Sales at the luxury retailer were revealed to have fallen by 21 per cent in its results last month, and the firm suspended its dividend as a result.

“The costs of refreshing the store estate have also been onerous and it will take time for Burberry’s brand elevation to reap rewards,” added Streeter.

Who will be moving up into the FTSE 100?

Those set to take the place of the two companies in the main market are real estate investment trust Tritax Big Box and insurer Hiscox.

Tritax recently completed a key acquisition of UK Commercial Property REIT, with Streeter noting its shift in strategy “to capitalise on both large and small warehouses and logistics centres, which are crucial for current e-commerce trends”.

Meanwhile, Hiscox’s share price has been buoyed by speculation of a potential bid from Japan’s Sompo Holdings Inc and Italy’s Assicurazioni Generali Spa.

Tritax’s stock price is up 16.4 per cent over the last year, while Hiscox is up more than 20 per cent.

Other companies on the brink of breaking into the FTSE 100 include Investec and St James’s Place, the latter of which was eliminated from London’s main market in May after 10 years in the index.

The wealth manager’s poor performance saw it plummet to become only the 135th biggest company in the UK, but a recent surprise set of results left analysts shocked and pumped up its share price 26 per cent over the last month.

These two companies are on the brink of eliminating Endeavour Mining and Sports Direct owner Frasers Group from the FTSE 100, but it remains to be seen if their fortunes can change before next month.
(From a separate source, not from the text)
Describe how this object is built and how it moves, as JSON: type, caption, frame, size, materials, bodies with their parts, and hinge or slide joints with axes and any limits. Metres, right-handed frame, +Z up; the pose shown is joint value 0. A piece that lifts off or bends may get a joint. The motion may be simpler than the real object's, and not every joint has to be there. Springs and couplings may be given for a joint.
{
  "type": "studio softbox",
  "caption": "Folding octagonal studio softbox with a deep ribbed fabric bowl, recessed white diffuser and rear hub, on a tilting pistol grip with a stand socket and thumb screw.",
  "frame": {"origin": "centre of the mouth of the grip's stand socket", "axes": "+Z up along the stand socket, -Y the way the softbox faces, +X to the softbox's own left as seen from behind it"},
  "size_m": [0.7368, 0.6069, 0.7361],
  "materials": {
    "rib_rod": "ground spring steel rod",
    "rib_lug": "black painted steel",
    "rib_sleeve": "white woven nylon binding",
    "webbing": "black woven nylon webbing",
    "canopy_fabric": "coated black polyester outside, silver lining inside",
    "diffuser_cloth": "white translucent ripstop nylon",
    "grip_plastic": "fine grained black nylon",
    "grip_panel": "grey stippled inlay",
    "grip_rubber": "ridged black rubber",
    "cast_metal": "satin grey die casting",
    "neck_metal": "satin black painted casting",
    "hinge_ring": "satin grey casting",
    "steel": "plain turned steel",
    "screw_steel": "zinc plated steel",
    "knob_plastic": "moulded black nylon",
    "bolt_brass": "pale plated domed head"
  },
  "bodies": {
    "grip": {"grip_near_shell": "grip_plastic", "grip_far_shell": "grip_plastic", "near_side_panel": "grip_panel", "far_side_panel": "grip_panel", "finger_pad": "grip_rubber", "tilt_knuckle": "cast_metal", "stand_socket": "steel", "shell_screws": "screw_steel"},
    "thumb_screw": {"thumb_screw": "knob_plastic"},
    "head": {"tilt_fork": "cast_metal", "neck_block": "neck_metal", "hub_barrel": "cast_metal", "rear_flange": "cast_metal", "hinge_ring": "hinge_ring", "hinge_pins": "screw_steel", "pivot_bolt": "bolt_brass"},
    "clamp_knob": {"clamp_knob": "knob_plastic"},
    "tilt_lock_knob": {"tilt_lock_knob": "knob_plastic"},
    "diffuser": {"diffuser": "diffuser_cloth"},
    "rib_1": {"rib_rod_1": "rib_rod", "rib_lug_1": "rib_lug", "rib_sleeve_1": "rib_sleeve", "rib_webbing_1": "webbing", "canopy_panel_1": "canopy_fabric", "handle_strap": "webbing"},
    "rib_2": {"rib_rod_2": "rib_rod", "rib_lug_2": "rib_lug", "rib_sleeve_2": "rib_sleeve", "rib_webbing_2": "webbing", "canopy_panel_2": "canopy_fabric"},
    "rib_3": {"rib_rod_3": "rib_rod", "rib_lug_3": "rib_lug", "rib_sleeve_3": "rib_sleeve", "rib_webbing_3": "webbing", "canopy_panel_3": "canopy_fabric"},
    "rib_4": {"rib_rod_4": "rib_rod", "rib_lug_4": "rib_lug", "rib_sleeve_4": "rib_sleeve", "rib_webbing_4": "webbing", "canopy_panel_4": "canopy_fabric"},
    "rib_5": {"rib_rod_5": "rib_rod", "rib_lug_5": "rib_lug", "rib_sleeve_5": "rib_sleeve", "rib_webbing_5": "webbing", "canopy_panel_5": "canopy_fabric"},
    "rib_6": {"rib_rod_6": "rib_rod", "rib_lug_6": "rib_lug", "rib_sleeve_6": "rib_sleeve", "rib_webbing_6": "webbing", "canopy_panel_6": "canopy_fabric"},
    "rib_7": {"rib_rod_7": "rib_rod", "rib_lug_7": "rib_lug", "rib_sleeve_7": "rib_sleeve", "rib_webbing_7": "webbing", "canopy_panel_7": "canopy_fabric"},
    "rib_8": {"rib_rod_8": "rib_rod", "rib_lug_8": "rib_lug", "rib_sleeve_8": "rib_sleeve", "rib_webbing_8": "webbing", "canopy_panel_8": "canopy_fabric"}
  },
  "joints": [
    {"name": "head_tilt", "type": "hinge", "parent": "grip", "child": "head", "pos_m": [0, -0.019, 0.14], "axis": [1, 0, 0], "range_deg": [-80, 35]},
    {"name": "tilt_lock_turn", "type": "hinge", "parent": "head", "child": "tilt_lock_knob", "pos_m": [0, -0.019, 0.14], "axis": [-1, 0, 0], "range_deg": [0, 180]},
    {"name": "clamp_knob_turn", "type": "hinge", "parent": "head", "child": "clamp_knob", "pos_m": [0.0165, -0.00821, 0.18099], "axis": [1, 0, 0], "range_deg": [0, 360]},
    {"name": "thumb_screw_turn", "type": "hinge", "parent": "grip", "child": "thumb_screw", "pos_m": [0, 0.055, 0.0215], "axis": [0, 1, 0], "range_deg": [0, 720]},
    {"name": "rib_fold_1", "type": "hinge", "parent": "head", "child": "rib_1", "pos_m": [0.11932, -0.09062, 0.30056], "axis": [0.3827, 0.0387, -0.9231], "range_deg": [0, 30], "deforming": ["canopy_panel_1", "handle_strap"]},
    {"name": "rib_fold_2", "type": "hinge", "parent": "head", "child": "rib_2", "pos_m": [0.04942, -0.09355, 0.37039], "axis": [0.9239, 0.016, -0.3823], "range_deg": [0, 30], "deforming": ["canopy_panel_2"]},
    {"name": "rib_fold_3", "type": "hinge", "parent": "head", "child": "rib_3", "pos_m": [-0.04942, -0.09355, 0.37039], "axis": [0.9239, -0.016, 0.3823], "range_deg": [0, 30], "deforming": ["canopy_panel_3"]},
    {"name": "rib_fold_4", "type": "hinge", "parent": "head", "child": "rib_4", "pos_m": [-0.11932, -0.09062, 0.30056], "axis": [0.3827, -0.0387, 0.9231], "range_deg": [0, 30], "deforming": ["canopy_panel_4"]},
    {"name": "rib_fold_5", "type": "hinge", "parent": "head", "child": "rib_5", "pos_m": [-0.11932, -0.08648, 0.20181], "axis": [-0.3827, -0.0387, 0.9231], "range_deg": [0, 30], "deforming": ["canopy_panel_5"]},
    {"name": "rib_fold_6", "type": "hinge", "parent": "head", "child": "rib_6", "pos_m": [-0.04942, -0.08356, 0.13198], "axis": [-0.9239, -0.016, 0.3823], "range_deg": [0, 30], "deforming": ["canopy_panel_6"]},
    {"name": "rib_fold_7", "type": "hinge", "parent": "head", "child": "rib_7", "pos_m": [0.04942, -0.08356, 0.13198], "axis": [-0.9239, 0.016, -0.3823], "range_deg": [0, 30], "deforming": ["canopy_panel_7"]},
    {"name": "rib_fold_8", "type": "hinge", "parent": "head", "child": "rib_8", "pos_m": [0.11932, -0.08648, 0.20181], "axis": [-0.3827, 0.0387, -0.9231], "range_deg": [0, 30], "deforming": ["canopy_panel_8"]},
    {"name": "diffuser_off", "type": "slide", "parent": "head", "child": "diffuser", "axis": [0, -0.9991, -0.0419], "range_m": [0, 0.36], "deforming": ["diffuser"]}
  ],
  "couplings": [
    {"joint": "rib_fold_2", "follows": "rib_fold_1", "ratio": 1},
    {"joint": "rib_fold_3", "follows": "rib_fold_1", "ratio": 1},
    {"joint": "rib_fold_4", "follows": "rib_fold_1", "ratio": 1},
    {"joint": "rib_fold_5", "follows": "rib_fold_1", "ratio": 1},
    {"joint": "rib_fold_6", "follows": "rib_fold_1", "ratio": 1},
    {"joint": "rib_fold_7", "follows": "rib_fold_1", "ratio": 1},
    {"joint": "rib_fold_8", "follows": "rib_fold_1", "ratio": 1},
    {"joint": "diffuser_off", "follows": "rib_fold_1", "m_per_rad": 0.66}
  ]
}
In the FTSE 250, new entry Rasperry Pi has soared to success, rising from its IPO offer of 280 pence to 417.2 pence currently.

Rasperry Pi is expected to displace IP Group, which focuses on intellectual property and invests in companies pursuing breakthroughs in life-sciences and technology.

“Although there’s been a slowdown in the fall in net asset values, supply chain disruption, inflation and interest rate trends haven’t been helpful,” said Streeter.

“However, with interest rate cuts eyed on the horizon, increased UK government support expected for science and innovation in the UK, and parts of its portfolio maturing, it has stressed that its long-term fundamentals remain intact.”